Une demi-heure plus tard, le médecin venait de finir de se raser maladroitement avec l’aide de sa femme, le téléphone sonna. C’était de nouveau le directeur clinique, mais sa voix était altérée, Il y a ici un jeune garçon qui est devenu subitement aveugle lui aussi, il voit tout blanc, sa mère dit qu’elle est allée hier avec son fils dans votre cabinet de consultation, Je suppose que le petit souffre d’un strabisme divergent à l’œil gauche, Oui, Cela ne fait aucun doute, c’est bien lui, Je commence à être préoccupé, la situation est vraiment grave, Le ministère, Oui, c’est vrai, je vais téléphoner immédiatement à la direction de l’hôpital. Trois heures plus tard, alors que le médecin et sa femme déjeunaient en silence, lui tâtant avec sa fourchette les petits morceaux de viande qu’elle lui avait coupés, le téléphone sonna de nouveau. La femme alla répondre, revint aussitôt, C’est pour toi, c’est le ministère. Elle l’aida à se mettre debout, le guida jusqu’au bureau et lui donna le téléphone. La conversation fut rapide. Le ministère voulait connaître l’identité des patients qu’il avait reçus la veille dans son cabinet, le médecin répondit que la fiche clinique de chacun contenait tous les éléments d’identification, nom, âge, état civil, profession, adresse, et déclara pour finir qu’il était prêt à accompagner la personne ou les personnes qui viendraient le chercher. À l’autre bout du fil, le ton fut tranchant, Ce n’est pas nécessaire. Le téléphone changea de main, une autre voix en sortit, Bonjour, c’est le ministre lui-même, au nom du gouvernement je tiens à vous remercier de votre diligence, je suis certain que grâce à votre promptitude nous allons être en mesure de circonscrire et de maîtriser la situation, en attendant je vous demanderai d’avoir l’obligeance de rester chez vous. Ces derniers mots furent prononcés d’un ton apparemment courtois, mais il ne faisait aucun doute qu’il s’agissait d’un ordre. Le médecin répondit, Oui, monsieur le ministre, mais la communication avait déjà été coupée.

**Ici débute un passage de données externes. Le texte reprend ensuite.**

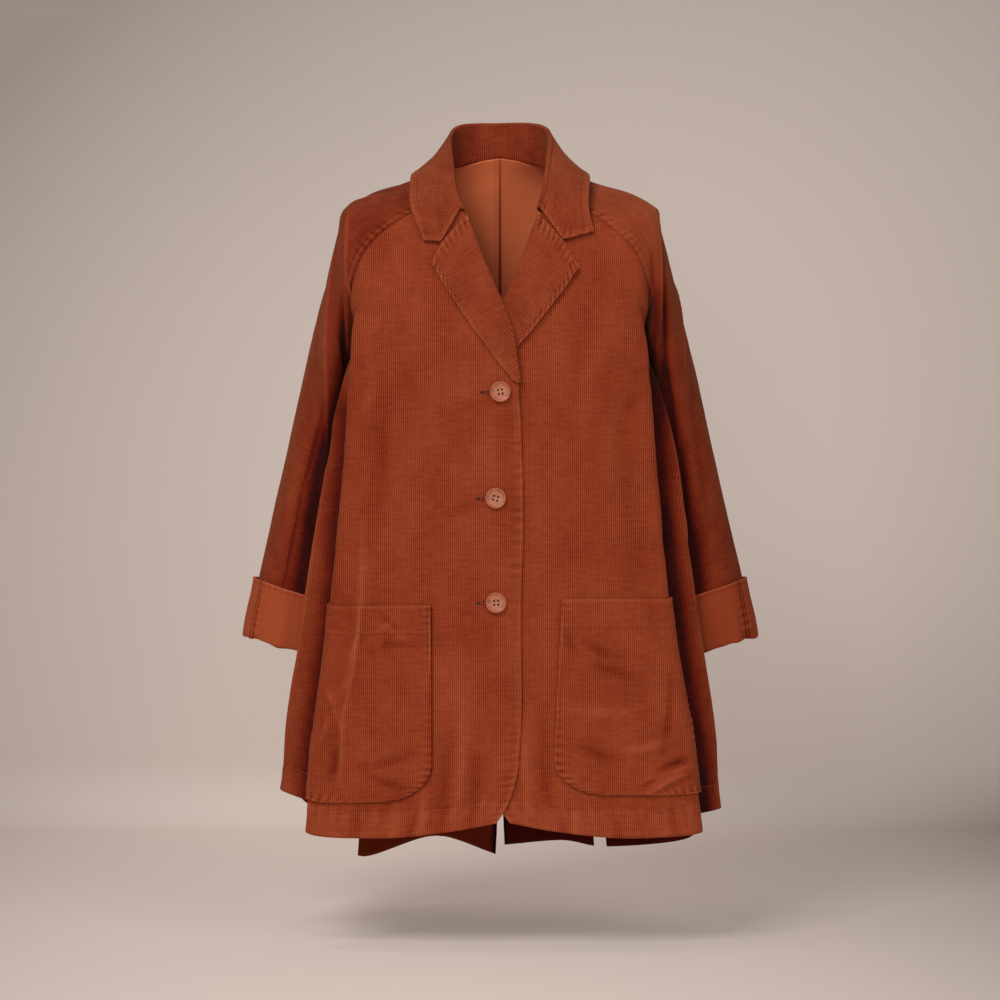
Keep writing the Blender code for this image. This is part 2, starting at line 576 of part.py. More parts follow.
def cuff_surface(sleeve):
    """Grid of a turned-up cuff: from under the sleeve's end, out and up round it."""
    profile = [*CUFF_TURN, *((CUFF_STAND_OFF, CUFF_DEPTH * share) for share in CUFF_SHARES)]
    end, before = sleeve[-1], sleeve[-2]
    axis = unit((end - before).mean(axis=0))
    rows = []
    for off, up in profile:
        if up <= 0:
            ring = end - axis * up
        else:
            ring = np.array([along(sleeve[::-1, k], [up])[0] for k in range(sleeve.shape[1])])
        out = ring - ring[:-1].mean(axis=0)
        out = unit(out - np.outer(out @ axis, axis))
        rows.append(ring + out * off)
    return np.array(rows)[:, :-1]


# ---- making walls ---------------------------------------------------------------------------
def cell_normals(grid):
    """Cross product of the diagonals of each cell."""
    return np.cross(grid[1:, 1:] - grid[:-1, :-1], grid[:-1, 1:] - grid[1:, :-1])


def shared_normals(grids):
    """Unit normals of grids, the same for all of them at a point of a shared border."""
    total = {}
    for grid, sign in grids:
        cells = cell_normals(grid) * sign
        for i, j in np.ndindex(cells.shape[:2]):
            for point in (grid[i, j], grid[i + 1, j], grid[i, j + 1], grid[i + 1, j + 1]):
                key = tuple(np.round(point, 5) + 0.0)
                total[key] = total.get(key, 0) + cells[i, j]
    return [
        unit(np.array([[total[tuple(np.round(p, 5) + 0.0)] for p in row] for row in grid]))
        for grid, _ in grids
    ]


def own_normals(grid, sign, closed=False):
    """Unit normals of one grid; a closed one goes round a tube."""
    around = np.concatenate([grid, grid[:, :1]], axis=1) if closed else grid
    normals = shared_normals([(around, sign)])[0]
    return normals[:, :-1] if closed else normals


def drawn_in(grid):
    """The grid with its borders moved half a seam gap into the piece."""
    moved = grid.copy()
    for lines, out in ((grid, moved), (grid.swapaxes(0, 1), moved.swapaxes(0, 1))):
        for edge, inside in ((0, 1), (-1, -2)):
            step = lines[inside] - lines[edge]
            size = np.maximum(np.linalg.norm(step, axis=1, keepdims=True), 1e-6)
            out[edge] += step / size * SEAM_GAP / 2
    return moved


def wall(name, outer, inner, finish, closed=False, slit=()):
    """A solid between two grids, round and round where closed, with the slit's cells left out."""
    mesh = bmesh.new()
    layers = [[[mesh.verts.new(point) for point in row] for row in grid] for grid in (outer, inner)]
    height, width = len(outer) - 1, len(outer[0]) - (not closed)
    columns = len(outer[0])
    edges = {}
    for i in range(height):
        for j in range(width):
            if (i, j) in slit:
                continue
            ring = [(i, j), (i, (j + 1) % columns), (i + 1, (j + 1) % columns), (i + 1, j)]
            mesh.faces.new([layers[0][a][b] for a, b in ring])
            mesh.faces.new([layers[1][a][b] for a, b in reversed(ring)])
            for start, end in zip(ring, ring[1:] + ring[:1]):
                if (end, start) in edges:
                    del edges[end, start]
                else:
                    edges[start, end] = True
    for (a, b), (c, d) in edges:
        mesh.faces.new([layers[0][c][d], layers[0][a][b], layers[1][a][b], layers[1][c][d]])
    bmesh.ops.delete(mesh, geom=[v for v in mesh.verts if not v.link_faces], context="VERTS")
    bmesh.ops.recalc_face_normals(mesh, faces=mesh.faces)
    return add_piece(name, mesh, finish)


def add_piece(name, mesh, finish):
    data = bpy.data.meshes.new(name)
    mesh.to_mesh(data)
    mesh.free()
    data.materials.append(finish)
    data.shade_smooth()
    data.set_sharp_from_angle(angle=math.radians(50))
    piece = bpy.data.objects.new(name, data)
    PARTS.objects.link(piece)
    return piece


def cloth(name, grid, normals, thickness, finish, **options):
    half = normals * thickness / 2
    return wall(name, grid + half, grid - half, finish, **options)


def material(name, colour, roughness):
    made = bpy.data.materials.new(name)
    made.use_nodes = True
    shader = made.node_tree.nodes["Principled BSDF"]
    shader.inputs["Base Color"].default_value = (*colour, 1)
    shader.inputs["Roughness"].default_value = roughness
    return made


def collection(name):
    made = bpy.data.collections.new(name)
    bpy.context.scene.collection.children.link(made)
    return made


def mirrored(grid, side):
    """World points of a grid whose x counts towards its own side."""
    return grid * np.array((side, 1, 1))


for old in list(bpy.data.objects):
    bpy.data.objects.remove(old)
PARTS = collection("corduroy_jacket")
CUTTERS = collection("cutters")
CORDUROY = material("corduroy", RUST, 0.85)
REVERSE = material("corduroy_reverse", RUST_REVERSE, 0.8)
HORN = material("button", BUTTON_BROWN, 0.4)
WORDS = {+1: "left", -1: "right"}


def make_body(surfaces):
    """Fronts, backs and sleeves, whose walls share their directions at the seams."""
    grids = []
    for side, (front, back, sleeve) in surfaces.items():
        grids += [
            (mirrored(front, side), side),
            (mirrored(back, side), side),
            (mirrored(sleeve, side), -side),
        ]
    normals = shared_normals(grids)
    slit = {(row, SLIT_COLUMN) for row in range(VENT_ROWS)}
    for k, (side, word) in enumerate(WORDS.items()):
        front, back, sleeve = (grid for grid, _ in grids[3 * k : 3 * k + 3])
        front_out, back_out, sleeve_out = normals[3 * k : 3 * k + 3]
        seam = OVERARM_COLUMN
        cloth(f"front_{word}", drawn_in(front), front_out, WALL, CORDUROY)
        cloth(f"back_{word}", drawn_in(back), back_out, WALL, CORDUROY, slit=slit)
        before, after = np.s_[:, : seam + 1], np.s_[:, seam:]
        cloth(f"sleeve_front_{word}", drawn_in(sleeve[before]), sleeve_out[before], WALL, CORDUROY)
        cloth(f"sleeve_back_{word}", drawn_in(sleeve[after]), sleeve_out[after], WALL, CORDUROY)


def make_collar(surfaces):
    """The stand and the leaf, each in one piece round the neck."""
    halves = {}
    for side, (front, back, _) in surfaces.items():
        neckline = np.concatenate([front[-1], [NECK_MIDDLE], back[-1]])
        lines = collar_lines(front, neckline, side)
        halves[side] = [mirrored(grid, side) for grid in (stand_surface(lines), leaf_surface(lines))]
    for k, name in enumerate(("collar_stand", "collar_leaf")):
        grid = np.concatenate([halves[-1][k], halves[+1][k][:, -2::-1]], axis=1)
        cloth(name, drawn_in(grid), own_normals(grid, 1), DOUBLE_WALL, CORDUROY)


def make_lapel(front, side, word):
    grid = mirrored(drawn_in(lapel_surface(front, side)), side)
    cloth(f"lapel_{word}", grid, own_normals(grid, side), DOUBLE_WALL, CORDUROY)


def make_pocket(front, side, word):
    grid = mirrored(pocket_surface(front, side), side)
    cloth(f"pocket_{word}", grid, own_normals(grid, side), WALL, CORDUROY)


def make_cuff(sleeve, side, word):
    grid = mirrored(cuff_surface(sleeve), side)
    cloth(f"cuff_{word}", grid, own_normals(grid, side, closed=True), DOUBLE_WALL, REVERSE, closed=True)


SURFACES = {}
for own_side in WORDS:
    own_front, own_back = front_surface(own_side), back_surface(own_side)
    SURFACES[own_side] = (own_front, own_back, sleeve_surface(own_front, own_back))
make_body(SURFACES)
make_collar(SURFACES)
for own_side, side_word in WORDS.items():
    make_lapel(SURFACES[own_side][0], own_side, side_word)
    make_pocket(SURFACES[own_side][0], own_side, side_word)
    make_cuff(SURFACES[own_side][2], own_side, side_word)


def button_profile():
    """Half section of a button from the middle of its back: x outwards, z along its axis."""
    radius, half, rim = BUTTON_RADIUS, BUTTON_THICKNESS / 2, BUTTON_RIM
    return [
        (0.0, -half),
        (radius - 0.0022, -half),
        (radius - 0.0006, -half * 0.45),
        (radius, half * 0.25),
        (radius - 0.0003, half * 0.8),
        (radius - rim * 0.45, half),
        (radius - rim, half * 0.7),
        (radius - rim * 1.6, half * 0.3),
        (0.0, half * 0.25),
    ]


def make_button(name, place, tilt):
    """A turned button with a raised rim and four holes, facing away from the cloth."""
    data = bpy.data.meshes.new(name)
    profile = button_profile()
    points = [(x, 0, z) for x, z in reversed(profile)]
    data.from_pydata(points, [(k, k + 1) for k in range(len(points) - 1)], [])
    button = bpy.data.objects.new(name, data)
    PARTS.objects.link(button)
    button.location, button.rotation_euler = place, (math.pi / 2 - tilt, 0, 0)
    turn = button.modifiers.new("turn", "SCREW")
    turn.steps = turn.render_steps = 28
    turn.use_merge_vertices = True
    turn.merge_threshold = 1e-5
    for x in (-BUTTON_HOLE_OFFSET, BUTTON_HOLE_OFFSET):
        for y in (-BUTTON_HOLE_OFFSET, BUTTON_HOLE_OFFSET):
            hole = button.modifiers.new("hole", "BOOLEAN")
            hole.object = hole_cutter(f"{name}_hole", button, (x, y, 0))
    data.materials.append(HORN)


def hole_cutter(name, button, place):
    bpy.ops.mesh.primitive_cylinder_add(vertices=8, radius=BUTTON_HOLE_RADIUS, depth=0.02)
    cutter = bpy.context.object
    cutter.name = name
    for user in list(cutter.users_collection):
        user.objects.unlink(cutter)
    CUTTERS.objects.link(cutter)
    cutter.parent = button
    cutter.location = place
    cutter.hide_render = True
    cutter.display_type = "WIRE"
    return cutter


def make_buttons(front):
    """Three buttons on the wearer's right front."""
    for number, spot in enumerate(BUTTONS.rows(), 1):
        x, z = spot["x"], spot["z"]
        depth, above = depth_on(front, x, z), depth_on(front, x, z + 0.01)
        tilt = math.atan2(above - depth, 0.01)
        off = WALL / 2 + BUTTON_SHANK + BUTTON_THICKNESS / 2
        place = (-x, depth - off * math.cos(tilt), z + off * math.sin(tilt))
        make_button(f"button_{number}", place, tilt)


make_buttons(SURFACES[-1][0])
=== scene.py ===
"""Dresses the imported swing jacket: fine-waled velvet, seams, stitches and creases, in a plain studio."""

import math

import bpy
import numpy as np
from mathutils import Matrix, Vector, noise


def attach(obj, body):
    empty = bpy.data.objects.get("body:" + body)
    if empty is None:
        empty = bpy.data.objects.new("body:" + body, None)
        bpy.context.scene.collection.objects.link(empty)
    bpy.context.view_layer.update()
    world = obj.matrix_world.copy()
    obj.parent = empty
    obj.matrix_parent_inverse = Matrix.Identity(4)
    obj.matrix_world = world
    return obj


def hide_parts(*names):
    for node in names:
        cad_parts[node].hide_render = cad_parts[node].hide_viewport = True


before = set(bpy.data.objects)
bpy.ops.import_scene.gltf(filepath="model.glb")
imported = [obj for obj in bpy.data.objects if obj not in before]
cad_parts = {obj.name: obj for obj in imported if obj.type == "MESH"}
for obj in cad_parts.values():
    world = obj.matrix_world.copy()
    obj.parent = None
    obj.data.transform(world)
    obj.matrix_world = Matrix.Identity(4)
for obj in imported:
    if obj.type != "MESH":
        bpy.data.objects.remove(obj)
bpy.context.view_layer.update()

bl_info = {
    "name": "Swing jacket",
    "version": (1, 0, 0),
    "blender": (4, 5, 0),
    "location": "View3D > Sidebar > Jacket",
    "description": "Builds a worn-form jacket in fine-waled velvet and its studio",
    "category": "Object",
}

SIDES = {+1: "left", -1: "right"}  # the wearer's; the wearer's left lies at +X

# ---- sizes in metres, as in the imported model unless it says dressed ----
WALL = 0.0022  # thickness of the cloth
DOUBLE_WALL = 0.0028  # collar, lapels and turned cuffs
SEAM_GAP = 0.0005
LAYER_STEP = 0.0019  # how far each front moves out or in where the fronts lap
LAPEL_STEP = 0.0020
LAP_FADE = (0.032, 0.078)
FRONT_LEAN = 0.0035
LAPEL_LIFT = 0.0060
LAPEL_END_LIFT = 0.0034
LAPEL_FOLD_REACH = 0.0030
LEAF_STEP = 0.0034
CUFF_DEPTH = 0.063
CUFF_STAND_OFF = 0.0056
CUFF_PROFILE = ((0.0, -0.0024), (0.0022, -0.0040), (0.0050, -0.0024), (CUFF_STAND_OFF, 0.004))
CUFF_DROOP = 0.010  # how much lower the turned edge hangs at the outside of the arm
POCKET_WIDTH = 0.166
POCKET_DEPTH = 0.2330
POCKET_CORNER_WIDTH = 0.058
POCKET_CORNER_HEIGHT = 0.044
POCKET_LIFT = 0.0035
BUTTON_THICKNESS = 0.0042
BUTTON_SHANK = 0.0014
NECK_STAND = -0.0005  # the dressed stand comes down to the neck seam, which the solids leave open
SLIT_WIDTH = 0.017
SLIT_TOP_WIDTH = 0.007
CENTRE_VENT = 0.0062
SADDLE_LIFT = 0.006
LAPEL_BOW = 0.0035  # how far the lapel's outer edge bows out
LAPEL_TURN_START = 0.35  # the first step round the lapel's fold, as a share of the others
STAND_HOLLOW = 0.0008
LEAF_CROWN = 0.55  # how high the collar's fold rises, as a share of its width
POCKET_PAST_FOLD = 0.004  # how far a pocket goes round the front's fold at least
LAP_SHARE, CHEST_SHARE, CHEST_DEPTH = 0.22, 0.6, 0.25  # places between a front's edge and fold
CORNER_DROP, HOLLOW_DROP = 0.75, 0.45  # heights between the back's seam and slit
NECK_MIDDLE = np.array((0.0710, 0.0120, 0.0020))  # where the sleeve reaches the side of the neck

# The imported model's grid, and how many steps the dressed cloth takes in each of its steps.
LOW_ROWS, HIGH_ROWS = 15, 10
ROWS = LOW_ROWS + HIGH_ROWS
VENT_ROWS = 2
FRONT_SPANS = (2, 2, 3, 2, 3, 3)
BACK_SPANS = (3, 3, 2, 1, 2, 3)
SLIT_COLUMN = 8
SLEEVE_SPANS = (4, 1, 2, 2, 2, 2, 2, 1)
OVERARM_COLUMN = HIGH_ROWS + 1
COLLAR_SPANS = (3, 3, 3, 3, 3, 3)
LEAF_SPANS = (2, 2)
LAPEL_ROWS, LAPEL_ARC, LAPEL_SPANS = 11, 2, (3, 2)
POCKET_SPANS, POCKET_ROWS = (7, 4), 11
CUFF_SPANS = (6, 6, 6, 36)
FINE_ROWS = 8
FINE_COLUMNS = 7
FINE_SLEEVE = 7
FINE_TRIM = 8  # collar, lapels and pockets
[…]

Quelques minutes plus tard, de nouveau le téléphone. C’était le directeur clinique, qui bredouillait avec nervosité, J’apprends à l’instant même que la police a eu connaissance de deux cas de cécité subite, Parmi les policiers, Non, un homme et une femme, lui était dans la rue et criait qu’il était aveugle et elle se trouvait dans un hôtel au moment où elle est devenue aveugle, une histoire de coucherie, semble-t-il, Il faudrait vérifier si ce ne sont pas aussi des patients à moi, connaissez-vous leur nom, On ne me l’a pas dit, Le ministère est déjà entré en contact avec moi, on ira à mon cabinet chercher les fiches, Quelle situation compliquée, À qui le dites-vous. Le médecin lâcha le combiné, porta les mains à ses yeux, les y laissa comme s’il voulait défendre ses yeux de maux pires encore, puis s’exclama d’une voix sourde, Je suis si fatigué, Dors un peu, je vais te guider jusqu’au lit, lui dit sa femme, Ça n’est pas la peine, je ne pourrais pas dormir, d’ailleurs le jour n’est pas fini, il va sûrement encore arriver quelque chose.